I remember the day quite well. I was in London, the tail end of a six week backpacking trip between finishing a graduate degree and starting a first job. Went to a chilly Belgium, then a hot Italy, and up to Scotland for a very enjoyable wedding and then down to London for a few days before flying back to the US. Stayed with good family friends in Clerknenwell. On the last night we went to the theatre and I remember how glorious the evening weather was and the joyous mood following winning the Olympics.

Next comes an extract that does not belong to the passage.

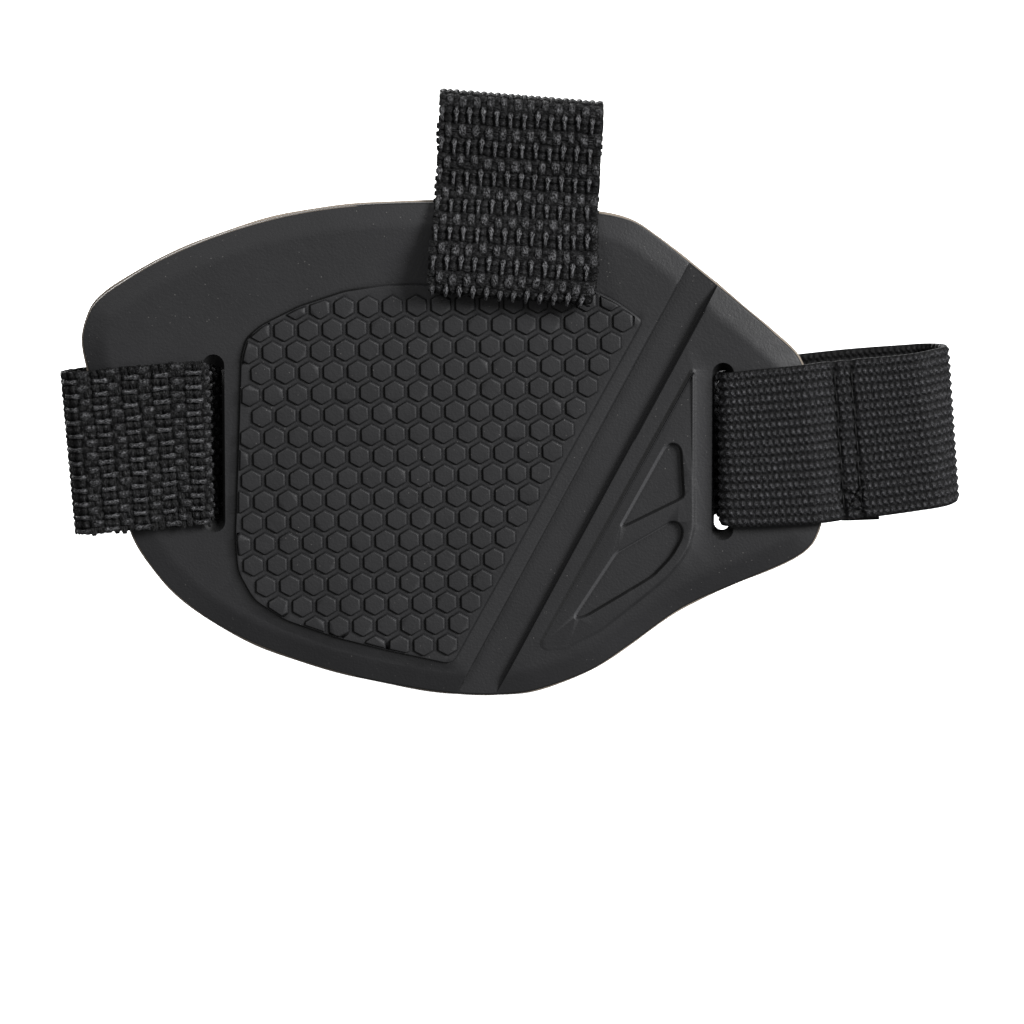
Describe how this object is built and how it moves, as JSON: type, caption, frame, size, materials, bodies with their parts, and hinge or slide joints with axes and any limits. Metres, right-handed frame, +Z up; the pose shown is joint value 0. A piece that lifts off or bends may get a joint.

My plan for the next day - the last day of the trip before flying back to the US on the subsequent day - was to head for the Tate for a large exhibition on Reynolds portraits. My hostess normally volunteered at the Victorian Society in Bedford Park. Typically she'd be heading out during the rush hour but because she had a guest, she'd rearranged her schedule, and so we lingered over coffee and breakfast while through the large Georgian kitchen windows shone a truly lovely English summer day. Finally I said I should make my start, knowing how long it takes to get to the Tate, and we cleared up the table and I left the house. But the Angel was strangely closed, and I noticed buses were ignoring all the stops and heading rapidly somewhere with nary a passenger. Not just one or two but all of them. Thinking that maybe I'd just walk all the way to the Tate (when you are 25 and fit, all of central London is easy walking distance), I stopped by the house en-route just to say something was odd about the transport and was there an unexpected strike. We turned on the little TV and first came out the reports of some kind of mechanical delay, and then it was conceded a bomb had gone off. On the same line I could have been on had I rushed out sooner, on the same line she'd be on if I hadn't been visiting.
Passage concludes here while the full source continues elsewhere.